I agree that the position taken by the Board here is not tenable. In enforcing the duty to bargain the Board must find the ultimate fact whether, in the case before it and in the context of all its circumstances, the respondent has engaged in bargaining without the sincere desire to reach agreement which the Act commands. I further agree that the Board's action in this case is not sustainable as resting upon a determination that respondent's apparent bargaining was in fact a sham, because the evidence is insufficient to justify that conclusion even giving the Board, as we must, every benefit of its right to draw on its experience in interpreting the industrial significance of the facts of a record. See Universal Camera Corp. v. National Labor Relations Board, 340 U.S. 474, 71 S.Ct. 456, 95 L.Ed. 456. What the Board has in fact done is lay down a rule of law that such conduct as was involved in carrying out the 'Work Without a Contract' program necessarily betokens bad faith in the negotiations.

The Court's opinion rests its conclusion on the generalization that 'the ordinary economic strike is not evidence of a failure to bargain in good faith * * * (because) there is simply no inconsistency between the application of economic pressure and good-faith collective bargaining.' This large statement is justified solely by reference to § 8(b)(3) and to the proposition that inherent in bargaining is room for the play of forces which reveal the strength of one party, or the weakness of the other, in the economic context in which they seek agreement.

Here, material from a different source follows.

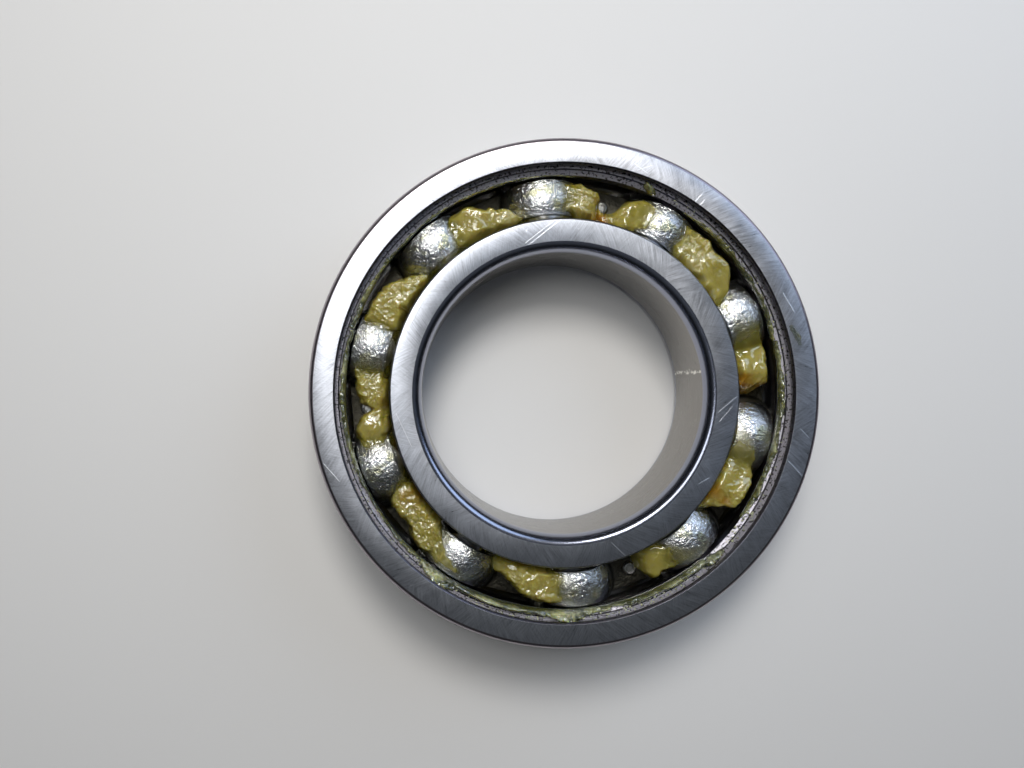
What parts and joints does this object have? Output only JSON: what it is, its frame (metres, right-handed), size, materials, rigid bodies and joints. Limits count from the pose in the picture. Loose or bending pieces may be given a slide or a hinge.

But in determining the state of mind of a party to collective bargaining negotiations the Board does not deal in terms of abstract 'economic pressure.' It must proceed in terms of specific conduct which it weighs as a more or less reliable manifestation of the state of mind with which bargaining is conducted. No conduct in the complex context of bargaining for a labor agreement can profitably be reduced to such an abstraction as 'economic pressure.' An exertion of 'economic pressure' may at the same time be part of a concerted effort to evade or disrupt a normal course of negotiations. Vital differences in conduct, varying in character and effect from mild persuasion to destructive, albeit 'economic,' violence [2] are obscured under cover of a single abstract phrase.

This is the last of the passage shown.